Maybe it was buying Heineken from a beach vending machine (did I just imagine that?) or tasting jambon and fresh melon for the first time sitting under lush bougainvillea (a far cry from a LI Expressway diner), but one thing was certain: it was one of the best summers of my life. I tasted independence for the first time – in another country, no less – and was introduced to people I thought only existed in novels from English class. My host family’s good friend, a Swiss banker with a holiday home down the road, was smart and sophisticated, and spoke seven languages – a fact that was so simple yet seemed so rich in possibility. Perhaps someday I, too, could have a job that would let me travel the world, own a summer home in another country and raise children who could flip from English to French with batting an eye. However superficial these teenage dreams were at the time, without even knowing it, he and his family inspired me to think big about the future. They planted a seed of ambition that years later motivated me to go back to graduate school, relocate to a foreign country (twice!) and even start my own business.

But now at age 34 – another 17 years later – that girl seemed just as foreign to me as that Swiss family had once been. I was reeling from the disintegration of a 10-year relationship – one that helped shape so much of my identity as an adult – when my dear friend Mike (who lived nearly 4,000 miles away in Amsterdam) convinced me to tackle our existential challenges head-on. “Let’s take an old-fashioned pilgrimage into the mountains,” he declared during one of our regular skype chats. And before he could even suggest a destination, I said “I’m in.”

I mean, what’s not to love about reconnecting with a good friend over cheap red wine, gossiping about boys and maybe taking a selfie or forty (!)…a concept that barely existed the last time we lived near each other in Europe.
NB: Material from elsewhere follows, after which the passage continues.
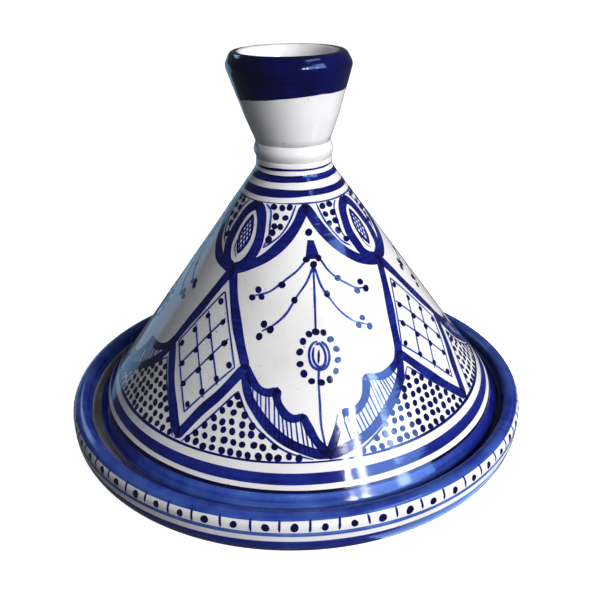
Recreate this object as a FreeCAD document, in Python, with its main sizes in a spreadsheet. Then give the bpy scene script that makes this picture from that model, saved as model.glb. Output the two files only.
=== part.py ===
# Serving tagine: a shallow glazed dish and the conical lid that stands in it.
# The lid is three thrown pieces joined while soft: cone, neck collar and knob cup.
# All lengths are millimetres, +Z is up, and the origin is the centre of the foot's plane.

import FreeCAD
import Part
import Sketcher
import os

# How a sketch's constraints name its origin point and its two axes.
ORIGIN = (-1, 1)
RADIUS_AXIS = -1
HEIGHT_AXIS = -2

SIZES = {
    # foot and outside of the dish
    "foot_radius": 100.0,
    "foot_width": 11.0,
    "foot_flare": 1.5,
    "foot_height": 5.0,
    "foot_hollow": 4.0,
    "foot_recess": 3.5,
    "edge_round": 1.0,
    "belly_height": 22.0,
    "belly_round": 17.0,
    "rim_radius": 150.5,
    "rim_height": 47.0,
    "rim_round": 6.5,
    "rim_width": 9.4,
    "rim_inner_round": 3.6,
    # inside of the dish: the ledge that carries the lid, then the cooking well
    "throat_radius": 138.4,
    "throat_drop": 7.5,
    "throat_round": 4.0,
    "seat_radius": 137.6,
    "seat_height": 33.0,
    "seat_width": 7.8,
    "seat_round": 3.0,
    "well_radius": 112.0,
    "well_height": 12.0,
    "well_round": 20.0,
    # cone of the lid
    "seat_gap": 0.3,
    "cone_radius": 129.3,
    "cone_height": 48.0,
    "cone_wall": 9.1,
    "skirt_radius": 110.0,
    "skirt_height": 72.0,
    "skirt_round": 300.0,
    "flange_radius": 134.8,
    "flange_depth": 6.2,
    "flange_round": 3.0,
    "flange_foot_round": 2.0,
    "flange_hollow": 20.0,
    "flange_width": 13.3,
    "neck_radius": 23.2,
    "neck_height": 192.5,
    "neck_hollow": 9.0,
    "crown_height": 198.5,
    "vault_radius": 19.3,
    "vault_height": 186.0,
    "vault_round": 9.0,
    # collar of clay round the joint
    "spigot_radius": 17.5,
    "collar_height": 9.7,
    "collar_rise": 4.5,
    "collar_edge": 22.6,
    "collar_radius": 24.7,
    "collar_round": 5.0,
    # knob cup
    "cup_waist_height": 15.3,
    "cup_waist_radius": 28.3,
    "cup_waist_round": 60.0,
    "cup_radius": 37.3,
    "cup_shoulder": 6.3,
    "cup_shoulder_round": 4.2,
    "cup_height": 259.9,
    "cup_crest_radius": 33.4,
    "cup_crest_round": 3.2,
    "cup_mouth_radius": 28.4,
    "cup_mouth_drop": 1.0,
    "cup_mouth_round": 1.6,
    "cup_throat_radius": 15.0,
    "cup_throat_height": 214.0,
    "cup_throat_round": 10.0,
    "cup_floor_radius": 11.0,
    "cup_floor_height": 203.5,
    "cup_floor_round": 6.0,
}

# Each outline is a list of corners: radius, height and the rounding of that corner.
# A coordinate is a sum of named sizes, and an empty one is zero.
DISH_OUTLINE = [
    ("", "foot_recess", ""),
    ("foot_radius - foot_width", "foot_recess", "edge_round"),
    ("foot_radius - foot_width", "", "edge_round"),
    ("foot_radius", "", "edge_round"),
    ("foot_radius + foot_flare", "foot_height", "foot_hollow"),
    ("rim_radius", "belly_height", "belly_round"),
    ("rim_radius", "rim_height", "rim_round"),
    ("rim_radius - rim_width", "rim_height", "rim_inner_round"),
    ("throat_radius", "rim_height - throat_drop", "throat_round"),
    ("seat_radius", "seat_height", "seat_round"),
    ("seat_radius - seat_width", "seat_height", "seat_round"),
    ("well_radius", "well_height", "well_round"),
    ("", "well_height", ""),
]

CONE_OUTLINE = [
    ("", "vault_height", ""),
    ("vault_radius", "vault_height", "vault_round"),
    ("cone_radius - cone_wall", "cone_height", "vault_round"),
    ("flange_radius - flange_width", "seat_height + seat_gap", "edge_round"),
    ("flange_radius", "seat_height + seat_gap", "flange_foot_round"),
    ("flange_radius", "cone_height - flange_depth", "flange_round"),
    ("cone_radius", "cone_height", "flange_hollow"),
    ("skirt_radius", "skirt_height", "skirt_round"),
    ("neck_radius", "neck_height", "neck_hollow"),
    ("neck_radius", "crown_height", "edge_round"),
    ("", "crown_height", ""),
]

COLLAR_OUTLINE = [
    ("spigot_radius", "crown_height", ""),
    ("collar_edge", "crown_height", "edge_round"),
    ("collar_radius", "crown_height + collar_rise", "collar_round"),
    ("collar_edge", "crown_height + collar_height", ""),
    ("spigot_radius", "crown_height + collar_height", ""),
]

CUP_OUTLINE = [
    ("", "crown_height", ""),
    ("spigot_radius", "crown_height", ""),
    ("spigot_radius", "crown_height + collar_height", ""),
    ("collar_edge", "crown_height + collar_height", ""),
    ("cup_waist_radius", "crown_height + collar_height + cup_waist_height", "cup_waist_round"),
    ("cup_radius", "cup_height - cup_shoulder", "cup_shoulder_round"),
    ("cup_crest_radius", "cup_height", "cup_crest_round"),
    ("cup_mouth_radius", "cup_height - cup_mouth_drop", "cup_mouth_round"),
    ("cup_throat_radius", "cup_throat_height", "cup_throat_round"),
    ("cup_floor_radius", "cup_floor_height", "cup_floor_round"),
    ("", "cup_floor_height", ""),
]

PIECES = {
    "base_dish": DISH_OUTLINE,
    "lid_cone": CONE_OUTLINE,
    "neck_collar": COLLAR_OUTLINE,
    "knob_cup": CUP_OUTLINE,
}


def make_sheet(doc):
    """Put every driving size in a spreadsheet cell with its name as alias."""
    sheet = doc.addObject("Spreadsheet::Sheet", "Sizes")
    for row, (name, size) in enumerate(SIZES.items(), start=1):
        sheet.set("A%d" % row, name)
        sheet.set("B%d" % row, str(size))
        sheet.setAlias("B%d" % row, name)
    doc.recompute()
    return sheet


def worked_out(sum_of_names):
    """Give the number for a sum of named sizes, for the sketch's first guess."""
    total = 0.0
    sign = 1
    for word in sum_of_names.split():
        if word in "+-":
            sign = 1 if word == "+" else -1
        else:
            total += sign * SIZES[word]
    return total


def bound(sum_of_names):
    """Give the same sum as an expression that reads the spreadsheet."""
    words = sum_of_names.split()
    return " ".join(word if word in "+-" else "Sizes." + word for word in words)


def origin_feature(body, role):
    """Find an origin plane or axis of the body by its role."""
    return next(item for item in body.Origin.OriginFeatures if item.Role == role)


def rounded_ends(before, corner, after, radius):
    """Give the two tangent points and the middle point of a corner's rounding arc."""
    back = (before - corner).normalize()
    forth = (after - corner).normalize()
    reach = radius * (1 + back.dot(forth)) / back.cross(forth).Length
    middle_way = (back + forth).normalize()
    centre_reach = (reach ** 2 + radius ** 2) ** 0.5
    start = corner + back * reach
    end = corner + forth * reach
    middle = corner + middle_way * (centre_reach - radius)
    return start, middle, end


def tie_point(sketch, label, geometry_point, corner):
    """Hold a point of the sketch at the radius and height that the corner names."""
    radius, height, _ = corner
    if radius:
        row = sketch.addConstraint(
            Sketcher.Constraint("DistanceX", *ORIGIN, *geometry_point, worked_out(radius)))
        sketch.renameConstraint(row, label + "_radius")
        sketch.setExpression("Constraints.%s_radius" % label, bound(radius))
    else:
        sketch.addConstraint(Sketcher.Constraint("PointOnObject", *geometry_point, HEIGHT_AXIS))
    if height:
        row = sketch.addConstraint(
            Sketcher.Constraint("DistanceY", *ORIGIN, *geometry_point, worked_out(height)))
        sketch.renameConstraint(row, label + "_height")
        sketch.setExpression("Constraints.%s_height" % label, bound(height))
    else:
        sketch.addConstraint(Sketcher.Constraint("PointOnObject", *geometry_point, RADIUS_AXIS))


def draw_outline(sketch, outline):
    """Draw a closed outline of lines with tangent arcs at its rounded corners."""
    spots = [FreeCAD.Vector(worked_out(corner[0]), worked_out(corner[1]), 0) for corner in outline]
    count = len(outline)
    arcs = {}
    for place, corner in enumerate(outline):
        if corner[2]:
            arcs[place] = rounded_ends(
                spots[place - 1], spots[place], spots[(place + 1) % count], worked_out(corner[2]))
    lines = []
    for place in range(count):
        following = (place + 1) % count
        start = arcs[place][2] if place in arcs else spots[place]
        end = arcs[following][0] if following in arcs else spots[following]
        lines.append(sketch.addGeometry(Part.LineSegment(start, end), False))
    for place, corner in enumerate(outline):
        label = "corner%d" % place
        before = lines[place - 1]
        after = lines[place]
        if place not in arcs:
            sketch.addConstraint(Sketcher.Constraint("Coincident", before, 2, after, 1))
            tie_point(sketch, label, (after, 1), corner)
            continue
        start, middle, end = arcs[place]
        arc = Part.Arc(start, middle, end)
        arc_row = sketch.addGeometry(arc, False)
        runs_on = (spots[place] - start).cross(end - spots[place]).z > 0
        first, last = (1, 2) if runs_on else (2, 1)
        sketch.addConstraint(Sketcher.Constraint("Tangent", before, 2, arc_row, first))
        sketch.addConstraint(Sketcher.Constraint("Tangent", arc_row, last, after, 1))
        mark = sketch.addGeometry(Part.Point(spots[place]), True)
        sketch.addConstraint(Sketcher.Constraint("PointOnObject", mark, 1, before))
        sketch.addConstraint(Sketcher.Constraint("PointOnObject", mark, 1, after))
        tie_point(sketch, label, (mark, 1), corner)
        row = sketch.addConstraint(Sketcher.Constraint("Radius", arc_row, worked_out(corner[2])))
        sketch.renameConstraint(row, label + "_round")
        sketch.setExpression("Constraints.%s_round" % label, bound(corner[2]))


def throw_piece(doc, name, outline):
    """Make one thrown piece: its outline turned a full circle about the height axis."""
    body = doc.addObject("PartDesign::Body", name)
    body.Label = name
    body.Placement = FreeCAD.Placement()
    sketch = body.newObject("Sketcher::SketchObject", name + "_outline")
    sketch.AttachmentSupport = [(origin_feature(body, "XZ_Plane"), "")]
    sketch.MapMode = "FlatFace"
    draw_outline(sketch, outline)
    doc.recompute()
    turned = body.newObject("PartDesign::Revolution", name + "_turned")
    turned.Profile = sketch
    turned.ReferenceAxis = (sketch, ["V_Axis"])
    turned.Angle = 360.0
    sketch.Visibility = False
    doc.recompute()
    return body


def check_document(doc, bodies):
    """Stop unless every object was recomputed and every piece is one sound solid."""
    for item in doc.Objects:
        if "Invalid" in item.State or "Error" in item.State:
            raise RuntimeError("%s failed: %s" % (item.Label, item.State))
    for body in bodies:
        shape = body.Shape
        if shape.isNull() or not shape.isValid() or len(shape.Solids) != 1:
            raise RuntimeError("%s has no sound solid" % body.Label)


def main():
    """Build the document, check it and write one STEP file for each piece."""
    doc = FreeCAD.newDocument("Tagine")
    make_sheet(doc)
    bodies = [throw_piece(doc, name, outline) for name, outline in PIECES.items()]
    doc.recompute()
    check_document(doc, bodies)
    os.makedirs("parts", exist_ok=True)
    for body in bodies:
        body.Shape.exportStep("parts/%s.step" % body.Label)
        box = body.Shape.optimalBoundingBox(False)
        print("%s: radius %.1f, height %.1f to %.1f, volume %.0f ml" % (
            body.Label, box.XMax, box.ZMin, box.ZMax, body.Shape.Volume / 1000))


main()
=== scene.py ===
"""A painted tagine pot: a footed dish with a raised rim, and a tall cone lid with a collar and a cup knob.

White glaze is turned as solid skins that stand for the CAD parts. The cobalt painting is thin closed slabs of
colour lying on those skins: turned bands for the wheel-painted rings, and brush strokes laid out flat on the
unrolled cone and wrapped round it. Lengths are in millimetres until a mesh is made, in metres.
"""

import bisect
import math
import random

import bpy
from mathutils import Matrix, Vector, geometry


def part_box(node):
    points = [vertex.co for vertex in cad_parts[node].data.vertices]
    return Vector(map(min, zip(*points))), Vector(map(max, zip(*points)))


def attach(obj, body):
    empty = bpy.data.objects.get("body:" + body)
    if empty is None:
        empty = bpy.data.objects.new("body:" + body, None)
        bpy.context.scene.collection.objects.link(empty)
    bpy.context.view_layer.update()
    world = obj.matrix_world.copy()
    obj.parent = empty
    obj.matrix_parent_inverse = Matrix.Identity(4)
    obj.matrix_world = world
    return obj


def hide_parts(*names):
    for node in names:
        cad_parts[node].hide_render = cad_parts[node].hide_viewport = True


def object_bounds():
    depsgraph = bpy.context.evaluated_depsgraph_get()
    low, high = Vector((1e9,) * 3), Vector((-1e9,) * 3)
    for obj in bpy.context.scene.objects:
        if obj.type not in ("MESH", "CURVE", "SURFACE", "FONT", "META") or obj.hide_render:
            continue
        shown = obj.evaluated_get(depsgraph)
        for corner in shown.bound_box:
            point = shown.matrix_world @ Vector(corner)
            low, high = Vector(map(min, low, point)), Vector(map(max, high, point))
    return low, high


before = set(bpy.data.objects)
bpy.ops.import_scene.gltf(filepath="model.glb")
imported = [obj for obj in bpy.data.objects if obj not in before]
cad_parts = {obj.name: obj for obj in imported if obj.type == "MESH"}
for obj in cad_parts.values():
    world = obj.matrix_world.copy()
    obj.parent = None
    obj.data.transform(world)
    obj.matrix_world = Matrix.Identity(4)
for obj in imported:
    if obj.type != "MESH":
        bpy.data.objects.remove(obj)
cad_low, cad_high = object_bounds()

MM = 0.001
TURN = 360
SEGMENTS = 240
RUN_STEP = 5.0
ARC_STEP = 0.7

# How the paint lies on the glaze: how far it stands proud, and how far it goes in.
PAINT_PROUD = 0.10
OVERPAINT_PROUD = 0.14
PAINT_SUNK = 0.15

# How strongly each kind of mark is loaded with cobalt, from 0 (bare) to 1 (nearly black).
WASH = 0.42
FINE = 0.56
BROAD = 0.74
RING = 0.78
HEAVY = 0.9

# The lid was made by hand: it sits a little off the middle, and its knob leans back over it.
LID_OFFSET = 1.75
KNOB_LEAN = -0.036


def box_mm(name):
    low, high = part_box(name)
    return low / MM, high / MM


dish_low, dish_high = box_mm("base_dish")
cone_low, cone_high = box_mm("lid_cone")
collar_low, collar_high = box_mm("neck_collar")
cup_low, cup_high = box_mm("knob_cup")


# ---------------------------------------------------------------- outlines and turned solids


def unit(run, rise):
    length = math.hypot(run, rise)
    return run / length, rise / length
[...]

So we set off for the Dolomites, a mountain range nestled in the northeastern part of Italy, bordering Austria and Switzerland, not only geographically but also culturally – a subtle point of tension that transcended language barriers. I had never heard of this specific mountain range before, but at that point, I literally would have traveled to anywhere he suggested; the fact that it was Italy just made it all the more perfect.

Wikipedia defines “pilgrimage” as a “journey or search of moral or spiritual significance.” And although I’m not a religious person, I did indeed find something spiritual about walking every single day, sunrise to sunset. Walking fosters a powerful mind-body connection, forcing you to slow down (you can only hike so fast!) and think about where you’ve come from and where you’re going, on the route and in more generally in life. So it was no surprise that while trekking across the peaks and valleys of the Southern Limestone Alps for seven long and sometimes rainy days, I started to become reacquainted with my 17-year old self… and all of the wonder and hope and, yes, angsty tears, that come along with being a teenager.
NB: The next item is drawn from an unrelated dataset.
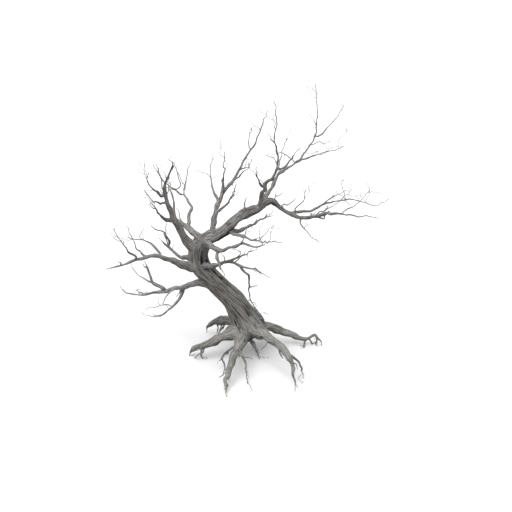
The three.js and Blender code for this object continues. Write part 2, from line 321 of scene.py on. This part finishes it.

Here are just a few of the ways that hiking in the Dolomites transported me back to those high school years – imperfect yet full of so much possibility:

  1. Sleep: we stayed in mountain huts, or refugios as they’re called, reminiscent of camp dorms. Each night we’d stumble back into our narrow room, tipsy from carafes of red wine, and talk to each other from our respective bunk beds about life; our crushes, our fears, our hopes. There’s something so calming about knowing that even in the dark, a good friend who “gets it” is out there in the world (whether they’re in the bunk below or an ocean away).
  2. Fun: without access to wifi, something no amount of money could seem to buy us despite our most creative attempts (“I’m willing to rent a room in your Inn for the entire night just to use your wifi for the next hour”), we eventually overcame our existential anxiety of disconnecting. To my surprise, my instagram followers survived without knowing that at that very moment I was drinking Hefeweizen at a South Tyrolean cafe. And Mike and I quickly remembered how to entertain ourselves in the pre-internet age. There was plenty of alcohol, gossip and giggling – in true teenage fashion – but our joy really came from connecting with another person in a meaningful way and truly being in the moment. Which is always the truth, whether it’s online or across the table from friends.
  3. Food: when staying at a refugio, you eat what the house mutter prepares for you. While meal choice is limited – will it be Austrian schnitzel or Italian pasta? – you can’t really go wrong. No mention of gluten, paleo or the latest trending vegetable (are ramps really the new kale?) – just honest food with fresh ingredients. And plenty of homemade strudel – a real treat after a long day of walking. (Ah, to be a growing girl again!)
  4. Transit: remember the days when getting your license seemed like the only route to true freedom? Well, it’s the same deep in the Alps. There’s only one way to get around, and that’s on your feet (or mountain bike, if you’re brave). But if you’re looking for a taxi, it’s nearly impossible to arrange without significant planning, which made me appreciate the ubiquitous uber cars back home in New York. On the flip side, the minute we could connect to wifi, this predicament gave Mike a great opening line on tinder: “so you’re cute…but what’s your car sitch?”
  5. Goals: every day we had one clear objective: to walk to the next hut, no matter the terrain, weather or overwhelming fatigue. A single-minded mission (and a little pain!) has a funny way of simplifying and expanding your mind when it feels cluttered by all the distractions of adult life. Finally, I had the headspace to think about what actually mattered back in the real world and spent my days talking to Mike about the “big things” I still wanted to tackle, just like I did when I met that Swiss family.

All that said, I wouldn’t trade where I am now – all the life experiences I’ve accumulated, good and bad – to be a teenager again. But I am grateful that hiking in the Dolomites reconnected me to that 17-year old girl I used to be. So I raise a glass of Gewürztraminer to not waiting another 17 years to recognize and appreciate how far I’ve come on my trek. I can’t wait to take on my next big mountain.